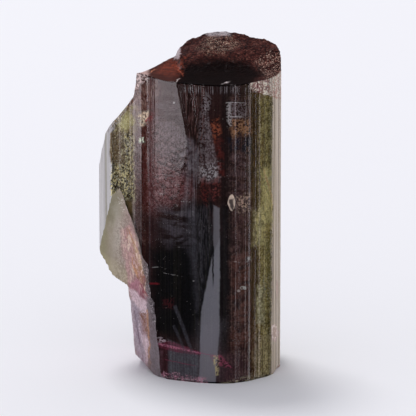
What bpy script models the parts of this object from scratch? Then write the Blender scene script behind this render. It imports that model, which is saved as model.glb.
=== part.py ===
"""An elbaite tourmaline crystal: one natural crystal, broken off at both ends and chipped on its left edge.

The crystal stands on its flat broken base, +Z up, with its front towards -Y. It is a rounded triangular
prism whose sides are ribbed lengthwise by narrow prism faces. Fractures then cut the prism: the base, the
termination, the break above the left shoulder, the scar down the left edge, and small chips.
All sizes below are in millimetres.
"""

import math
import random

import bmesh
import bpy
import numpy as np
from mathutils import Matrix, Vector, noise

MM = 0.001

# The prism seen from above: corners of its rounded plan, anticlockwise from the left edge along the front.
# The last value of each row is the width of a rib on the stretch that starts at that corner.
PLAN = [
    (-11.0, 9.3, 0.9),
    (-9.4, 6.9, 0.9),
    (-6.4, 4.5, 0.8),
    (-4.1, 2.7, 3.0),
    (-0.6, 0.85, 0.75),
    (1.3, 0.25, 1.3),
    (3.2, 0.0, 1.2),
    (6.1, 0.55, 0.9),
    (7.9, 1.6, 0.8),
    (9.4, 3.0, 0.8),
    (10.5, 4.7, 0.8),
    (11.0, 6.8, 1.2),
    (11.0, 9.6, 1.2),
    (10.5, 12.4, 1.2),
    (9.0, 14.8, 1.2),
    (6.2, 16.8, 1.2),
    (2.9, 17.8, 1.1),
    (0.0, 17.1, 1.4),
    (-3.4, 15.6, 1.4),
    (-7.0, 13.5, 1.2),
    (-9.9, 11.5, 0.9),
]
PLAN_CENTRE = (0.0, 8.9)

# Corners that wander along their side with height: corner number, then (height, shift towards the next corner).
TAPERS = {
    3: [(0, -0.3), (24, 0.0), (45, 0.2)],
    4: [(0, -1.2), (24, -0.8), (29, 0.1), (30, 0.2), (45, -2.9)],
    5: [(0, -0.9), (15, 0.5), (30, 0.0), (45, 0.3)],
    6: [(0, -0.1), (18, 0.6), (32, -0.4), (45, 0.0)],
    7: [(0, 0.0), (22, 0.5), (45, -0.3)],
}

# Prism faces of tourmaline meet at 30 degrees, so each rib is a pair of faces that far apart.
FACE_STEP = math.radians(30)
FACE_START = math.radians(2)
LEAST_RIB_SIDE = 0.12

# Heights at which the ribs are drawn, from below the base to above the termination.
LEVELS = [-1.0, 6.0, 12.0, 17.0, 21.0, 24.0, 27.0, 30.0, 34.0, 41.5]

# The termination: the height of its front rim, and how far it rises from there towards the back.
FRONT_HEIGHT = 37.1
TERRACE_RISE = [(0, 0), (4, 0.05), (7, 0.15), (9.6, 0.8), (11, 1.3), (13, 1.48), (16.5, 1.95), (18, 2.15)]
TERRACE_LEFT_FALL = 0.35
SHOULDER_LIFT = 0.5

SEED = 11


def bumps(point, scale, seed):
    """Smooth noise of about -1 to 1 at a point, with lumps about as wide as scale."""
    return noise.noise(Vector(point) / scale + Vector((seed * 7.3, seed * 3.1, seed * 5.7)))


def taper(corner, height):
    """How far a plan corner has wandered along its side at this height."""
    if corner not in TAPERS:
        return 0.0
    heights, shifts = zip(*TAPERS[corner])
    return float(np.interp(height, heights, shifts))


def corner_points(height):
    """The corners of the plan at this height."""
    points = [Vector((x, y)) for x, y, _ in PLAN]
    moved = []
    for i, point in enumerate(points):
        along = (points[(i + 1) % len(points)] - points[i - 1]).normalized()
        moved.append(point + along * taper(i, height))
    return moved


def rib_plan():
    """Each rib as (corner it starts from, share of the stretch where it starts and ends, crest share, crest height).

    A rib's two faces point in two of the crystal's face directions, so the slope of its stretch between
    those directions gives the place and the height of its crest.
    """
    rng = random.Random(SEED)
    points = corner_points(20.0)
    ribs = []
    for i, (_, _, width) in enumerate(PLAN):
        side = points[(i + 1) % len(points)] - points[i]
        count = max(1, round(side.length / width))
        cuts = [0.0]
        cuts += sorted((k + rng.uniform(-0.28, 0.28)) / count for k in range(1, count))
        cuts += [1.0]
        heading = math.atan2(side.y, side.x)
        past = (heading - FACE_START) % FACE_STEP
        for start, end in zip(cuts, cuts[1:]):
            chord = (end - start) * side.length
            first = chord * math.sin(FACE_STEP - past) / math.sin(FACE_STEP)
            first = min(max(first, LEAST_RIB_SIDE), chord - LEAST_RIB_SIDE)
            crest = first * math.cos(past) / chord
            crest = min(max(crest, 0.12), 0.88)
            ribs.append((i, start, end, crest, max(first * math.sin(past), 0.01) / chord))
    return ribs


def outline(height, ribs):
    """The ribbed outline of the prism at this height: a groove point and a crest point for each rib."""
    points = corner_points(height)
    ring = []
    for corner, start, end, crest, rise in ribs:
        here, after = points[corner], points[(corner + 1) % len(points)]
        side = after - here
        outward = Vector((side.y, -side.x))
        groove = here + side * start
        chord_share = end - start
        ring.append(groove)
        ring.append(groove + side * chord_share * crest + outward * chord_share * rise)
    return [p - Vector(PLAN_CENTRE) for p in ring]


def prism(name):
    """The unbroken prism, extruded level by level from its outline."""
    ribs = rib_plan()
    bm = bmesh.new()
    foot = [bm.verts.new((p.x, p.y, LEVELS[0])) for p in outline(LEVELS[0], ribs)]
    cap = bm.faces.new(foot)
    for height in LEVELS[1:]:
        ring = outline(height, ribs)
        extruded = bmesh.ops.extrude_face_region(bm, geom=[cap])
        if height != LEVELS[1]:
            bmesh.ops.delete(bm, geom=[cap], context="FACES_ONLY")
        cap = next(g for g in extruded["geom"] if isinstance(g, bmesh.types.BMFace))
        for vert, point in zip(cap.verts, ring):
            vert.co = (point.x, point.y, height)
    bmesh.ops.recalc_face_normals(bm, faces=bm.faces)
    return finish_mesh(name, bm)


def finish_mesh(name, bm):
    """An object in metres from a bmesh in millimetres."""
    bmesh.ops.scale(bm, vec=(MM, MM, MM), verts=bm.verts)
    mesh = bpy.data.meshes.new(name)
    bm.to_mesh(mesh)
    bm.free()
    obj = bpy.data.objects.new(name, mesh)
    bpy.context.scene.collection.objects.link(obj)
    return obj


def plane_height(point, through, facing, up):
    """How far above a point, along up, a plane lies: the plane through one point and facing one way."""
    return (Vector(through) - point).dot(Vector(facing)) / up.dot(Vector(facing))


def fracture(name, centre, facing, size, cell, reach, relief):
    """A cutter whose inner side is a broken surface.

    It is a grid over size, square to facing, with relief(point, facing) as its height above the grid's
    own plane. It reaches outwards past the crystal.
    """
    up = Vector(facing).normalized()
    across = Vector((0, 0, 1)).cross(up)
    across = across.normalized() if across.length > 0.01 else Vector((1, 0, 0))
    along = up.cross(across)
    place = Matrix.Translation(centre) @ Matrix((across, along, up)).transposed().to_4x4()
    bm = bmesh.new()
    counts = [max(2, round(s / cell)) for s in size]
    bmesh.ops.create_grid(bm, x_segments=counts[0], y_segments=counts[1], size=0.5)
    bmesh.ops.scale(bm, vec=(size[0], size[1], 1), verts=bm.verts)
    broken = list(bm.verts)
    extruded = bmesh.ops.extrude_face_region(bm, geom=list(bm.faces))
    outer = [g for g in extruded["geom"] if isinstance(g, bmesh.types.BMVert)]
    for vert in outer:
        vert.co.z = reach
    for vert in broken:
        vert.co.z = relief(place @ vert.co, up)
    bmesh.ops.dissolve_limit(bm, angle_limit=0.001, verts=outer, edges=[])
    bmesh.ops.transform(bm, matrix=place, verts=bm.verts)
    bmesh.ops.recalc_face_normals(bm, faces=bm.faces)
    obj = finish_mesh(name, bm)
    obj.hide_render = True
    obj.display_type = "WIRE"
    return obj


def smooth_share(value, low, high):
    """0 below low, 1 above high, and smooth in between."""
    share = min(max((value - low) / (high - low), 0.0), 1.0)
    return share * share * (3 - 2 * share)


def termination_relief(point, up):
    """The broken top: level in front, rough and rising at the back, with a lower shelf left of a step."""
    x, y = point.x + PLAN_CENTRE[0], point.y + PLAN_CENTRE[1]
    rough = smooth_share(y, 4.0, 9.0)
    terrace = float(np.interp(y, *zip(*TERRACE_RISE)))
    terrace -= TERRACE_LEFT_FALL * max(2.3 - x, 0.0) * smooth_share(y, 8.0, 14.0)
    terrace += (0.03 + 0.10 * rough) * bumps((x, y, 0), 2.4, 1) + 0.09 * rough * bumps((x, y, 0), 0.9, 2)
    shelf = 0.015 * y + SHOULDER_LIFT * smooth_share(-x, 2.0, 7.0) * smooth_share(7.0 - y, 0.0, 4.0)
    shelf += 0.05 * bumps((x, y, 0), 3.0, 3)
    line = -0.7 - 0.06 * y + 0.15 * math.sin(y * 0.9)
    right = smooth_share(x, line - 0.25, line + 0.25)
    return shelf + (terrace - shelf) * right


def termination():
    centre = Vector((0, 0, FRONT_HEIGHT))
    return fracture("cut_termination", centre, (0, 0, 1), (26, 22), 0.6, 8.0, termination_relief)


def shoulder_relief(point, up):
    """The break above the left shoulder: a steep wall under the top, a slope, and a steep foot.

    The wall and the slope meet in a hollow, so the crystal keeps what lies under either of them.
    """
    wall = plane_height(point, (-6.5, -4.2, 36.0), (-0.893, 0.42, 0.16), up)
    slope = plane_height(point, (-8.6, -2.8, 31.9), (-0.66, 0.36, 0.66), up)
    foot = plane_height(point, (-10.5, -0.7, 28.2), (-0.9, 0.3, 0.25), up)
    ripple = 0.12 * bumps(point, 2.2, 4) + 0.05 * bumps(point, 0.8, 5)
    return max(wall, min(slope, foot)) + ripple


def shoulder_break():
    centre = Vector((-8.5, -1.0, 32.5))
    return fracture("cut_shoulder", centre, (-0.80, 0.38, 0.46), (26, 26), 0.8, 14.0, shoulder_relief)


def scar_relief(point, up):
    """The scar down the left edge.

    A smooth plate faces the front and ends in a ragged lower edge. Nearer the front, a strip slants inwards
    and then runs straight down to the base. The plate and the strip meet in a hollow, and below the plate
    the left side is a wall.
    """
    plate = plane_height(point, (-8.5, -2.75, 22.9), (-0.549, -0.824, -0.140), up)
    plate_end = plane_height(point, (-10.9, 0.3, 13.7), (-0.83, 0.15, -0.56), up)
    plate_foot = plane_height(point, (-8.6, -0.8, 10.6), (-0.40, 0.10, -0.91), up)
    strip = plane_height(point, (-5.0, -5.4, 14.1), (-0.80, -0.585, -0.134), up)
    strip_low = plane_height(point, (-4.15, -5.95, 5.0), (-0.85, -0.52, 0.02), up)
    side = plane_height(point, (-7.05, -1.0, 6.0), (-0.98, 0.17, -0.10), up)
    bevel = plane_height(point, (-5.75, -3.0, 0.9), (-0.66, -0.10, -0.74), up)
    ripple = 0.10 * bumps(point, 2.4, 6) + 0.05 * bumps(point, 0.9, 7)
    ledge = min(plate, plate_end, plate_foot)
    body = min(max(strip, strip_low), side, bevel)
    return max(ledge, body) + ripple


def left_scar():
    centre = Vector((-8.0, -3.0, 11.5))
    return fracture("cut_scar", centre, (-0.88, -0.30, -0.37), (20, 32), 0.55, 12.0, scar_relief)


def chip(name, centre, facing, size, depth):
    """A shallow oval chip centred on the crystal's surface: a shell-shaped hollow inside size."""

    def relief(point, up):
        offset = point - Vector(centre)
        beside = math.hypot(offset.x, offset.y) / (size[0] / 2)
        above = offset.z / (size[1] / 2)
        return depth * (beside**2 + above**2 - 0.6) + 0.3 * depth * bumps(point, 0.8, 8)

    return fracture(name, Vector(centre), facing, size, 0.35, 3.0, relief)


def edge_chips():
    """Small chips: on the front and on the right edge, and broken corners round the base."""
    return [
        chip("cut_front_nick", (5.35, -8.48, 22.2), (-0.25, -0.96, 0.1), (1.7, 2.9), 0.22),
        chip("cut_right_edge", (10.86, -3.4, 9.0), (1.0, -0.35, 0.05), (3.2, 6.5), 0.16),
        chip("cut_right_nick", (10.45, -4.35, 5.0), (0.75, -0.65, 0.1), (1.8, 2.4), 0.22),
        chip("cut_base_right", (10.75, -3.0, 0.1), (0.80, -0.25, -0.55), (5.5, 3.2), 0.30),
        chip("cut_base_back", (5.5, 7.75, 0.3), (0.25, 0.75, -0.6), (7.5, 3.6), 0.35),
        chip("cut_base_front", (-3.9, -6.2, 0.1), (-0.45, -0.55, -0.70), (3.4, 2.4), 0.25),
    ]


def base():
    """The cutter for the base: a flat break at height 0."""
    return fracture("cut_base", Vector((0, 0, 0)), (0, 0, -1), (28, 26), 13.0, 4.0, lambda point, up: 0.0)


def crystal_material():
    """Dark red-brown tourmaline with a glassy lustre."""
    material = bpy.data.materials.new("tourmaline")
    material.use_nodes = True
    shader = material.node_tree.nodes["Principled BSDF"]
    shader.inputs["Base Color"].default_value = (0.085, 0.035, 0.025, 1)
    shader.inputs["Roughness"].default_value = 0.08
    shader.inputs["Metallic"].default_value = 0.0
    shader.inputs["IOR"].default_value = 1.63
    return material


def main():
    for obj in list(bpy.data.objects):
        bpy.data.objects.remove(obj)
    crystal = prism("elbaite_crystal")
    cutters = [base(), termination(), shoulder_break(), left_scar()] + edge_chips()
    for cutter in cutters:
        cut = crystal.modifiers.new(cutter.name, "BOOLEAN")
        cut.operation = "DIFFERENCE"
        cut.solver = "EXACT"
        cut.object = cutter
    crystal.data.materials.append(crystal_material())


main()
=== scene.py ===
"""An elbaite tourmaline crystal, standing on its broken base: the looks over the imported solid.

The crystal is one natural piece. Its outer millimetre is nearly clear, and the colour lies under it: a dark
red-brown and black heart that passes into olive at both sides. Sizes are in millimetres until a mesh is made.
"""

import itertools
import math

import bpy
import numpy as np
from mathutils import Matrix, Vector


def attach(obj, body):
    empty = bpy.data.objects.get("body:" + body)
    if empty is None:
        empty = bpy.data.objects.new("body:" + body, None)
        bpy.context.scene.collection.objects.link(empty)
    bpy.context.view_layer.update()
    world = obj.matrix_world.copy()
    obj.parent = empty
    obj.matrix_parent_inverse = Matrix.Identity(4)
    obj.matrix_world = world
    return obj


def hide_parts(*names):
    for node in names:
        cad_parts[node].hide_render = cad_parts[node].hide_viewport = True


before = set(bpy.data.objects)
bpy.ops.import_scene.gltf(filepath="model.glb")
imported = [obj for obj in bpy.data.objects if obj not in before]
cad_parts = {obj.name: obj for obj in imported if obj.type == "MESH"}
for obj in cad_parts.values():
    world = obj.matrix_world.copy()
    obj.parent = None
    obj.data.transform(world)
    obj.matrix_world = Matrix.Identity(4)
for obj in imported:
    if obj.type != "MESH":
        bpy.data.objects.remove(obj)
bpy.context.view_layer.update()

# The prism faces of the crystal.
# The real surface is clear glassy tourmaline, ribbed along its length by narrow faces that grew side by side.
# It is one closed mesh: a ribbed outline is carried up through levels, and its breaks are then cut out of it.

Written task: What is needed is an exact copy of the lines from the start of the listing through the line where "its left edge." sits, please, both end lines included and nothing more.

Written answer:
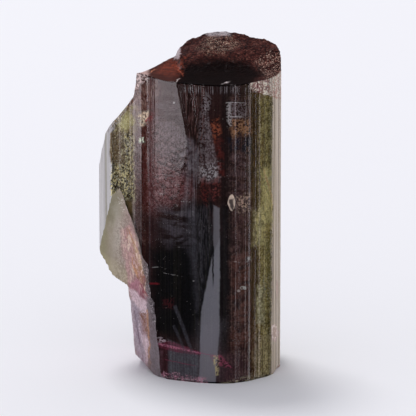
What bpy script models the parts of this object from scratch? Then write the Blender scene script behind this render. It imports that model, which is saved as model.glb.
=== part.py ===
"""An elbaite tourmaline crystal: one natural crystal, broken off at both ends and chipped on its left edge.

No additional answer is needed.